As shown above, for the average Nigerian, food prices account for over half of all spending. This is illustrative of a long-recognised rule of thumb in economics: the less developed a given economy, the greater the part of the household budget must be spent on food. In contrast, in more developed nations, utilities constitute the bulk of household expenditure. No matter what part of the world one finds themselves in however, food and energy make up a large part of people’s spending.

The rate described up until now is known as headline inflation, which includes all of the above categories. The problem is that due to their inherent volatility, food and energy prices can seasonally skew inflation figures, often painting an inaccurate picture of what’s going on behind the scenes. Oil prices can change drastically following geopolitical turmoil, food prices can be affected by weather and agricultural fluctuations. For this reason, a more refined metric was developed by economists, known as core inflation, which excludes food and energy prices. Core inflation is often presented side-by-side with headline inflation in economic news publications due to its ability to cut out distorting elements.
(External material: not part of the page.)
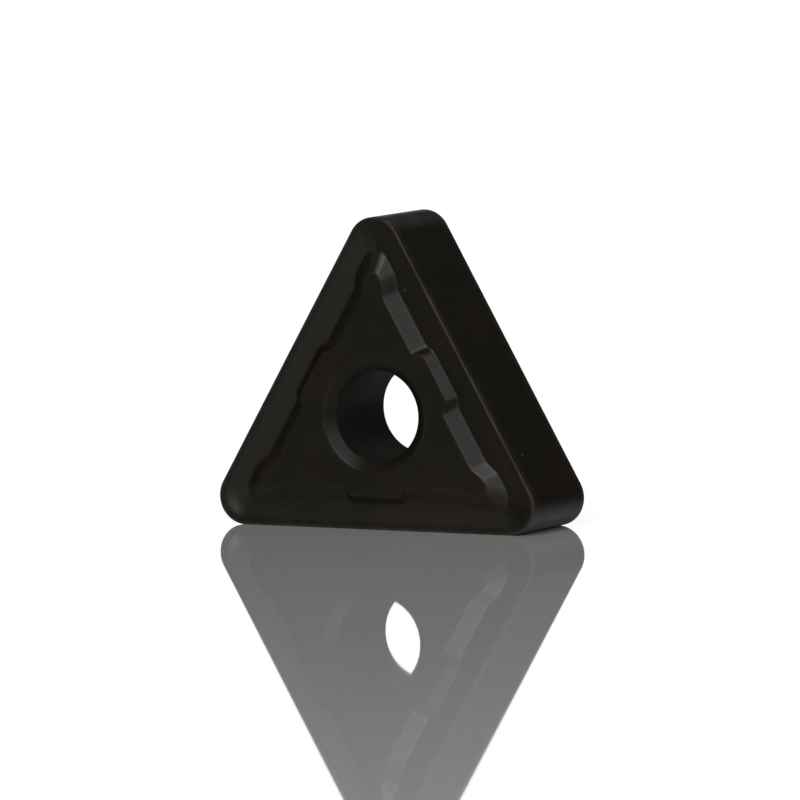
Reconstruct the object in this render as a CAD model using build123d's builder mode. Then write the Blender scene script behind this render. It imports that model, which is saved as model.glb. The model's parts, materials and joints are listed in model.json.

On the topic of economic news, how does inflation tend to affect financial markets? Inflation is hugely import because it falls directly within the remit of a country’s central bank. The central bank’s primary responsibility is to maintain monetary stability. Monetary stability implies a target inflation figure, typically in the ballpark of 2%. The central bank will look at the actual inflation data and adjust interest rates in an effort to nudge inflation in the right direction. High inflation will usually force the central bank to raise interest rates, curtailing spending and investment, hopefully leading to a reduction in price inflation. Low inflation will provoke the opposite response, causing the central bank to decrease rates, promoting financial activity and injecting markets with added liquidity. Inflation data therefore has a tremendous impact on markets at large.

It is worth addressing an aspect of inflation dialogue that frequently causes confusion. Headlines of “inflation going down” or “inflation on the rise” are commonplace. Inflation, as a metric, is a measure of rate of change, not change itself. Falling inflation does not necessarily mean that prices are falling, merely that the rate at which they are increasing is slowing down. Analogous with length and velocity, a car travelling along a road will still continue to cover more distance despite a reduced speed.